Let us consider a slight variation on your example specification to illustrate that:

f(x,y) = if (x > 10)
         then x + 3
         else y + 3

You can model it like this:

  • $a : \text{Int} \rightarrow \text{Int} \oplus \text{Int}$ is the map that sends its input to the first component if it is greater than 10, and to the second component otherwise
  • $b : \text{Int} \rightarrow \text{Int}$ is the morphism that adds 3 to its argument
  • $c : \text{Int} \rightarrow I$ is the discarding map, where $I$ is the monoidal unit for $\otimes$.
  • $d : \text{Int} \oplus \text{Int} \rightarrow \text{Int}$ is the codiagonal map (mapping both sides of the sum to the same object).

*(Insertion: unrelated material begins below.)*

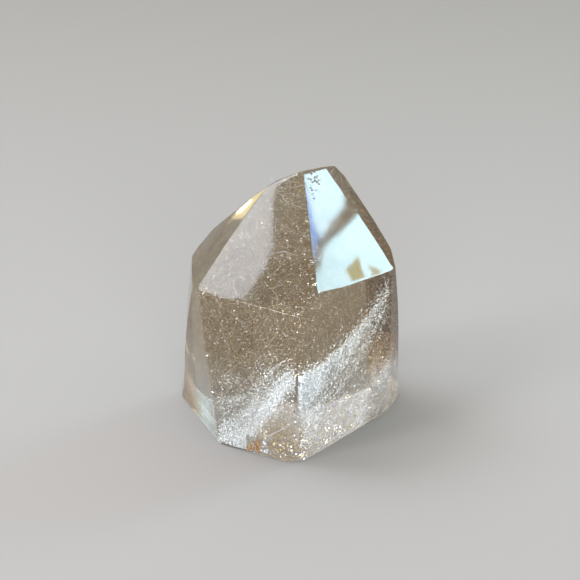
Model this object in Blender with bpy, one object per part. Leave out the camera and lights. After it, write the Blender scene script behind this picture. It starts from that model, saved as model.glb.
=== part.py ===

Then your algorithm can be represented as $d \circ ((b \otimes c) \oplus (c \otimes b)) \circ (a \otimes 1_{\text{Int}})$. You can represent it graphically using sheet diagrams for bimonoidal categories, which generalize string diagrams for monoidal categories:

sheet diagram of the example morphism

Manipulate diagram interactively

(The reason why I tweaked your example a bit is to demonstrate how the multiplicative monoidal structure can be used in these diagrams. Your example only had a single variable so it could be represented with the additive monoidal structure only, so with regular string diagrams for that monoidal structure.)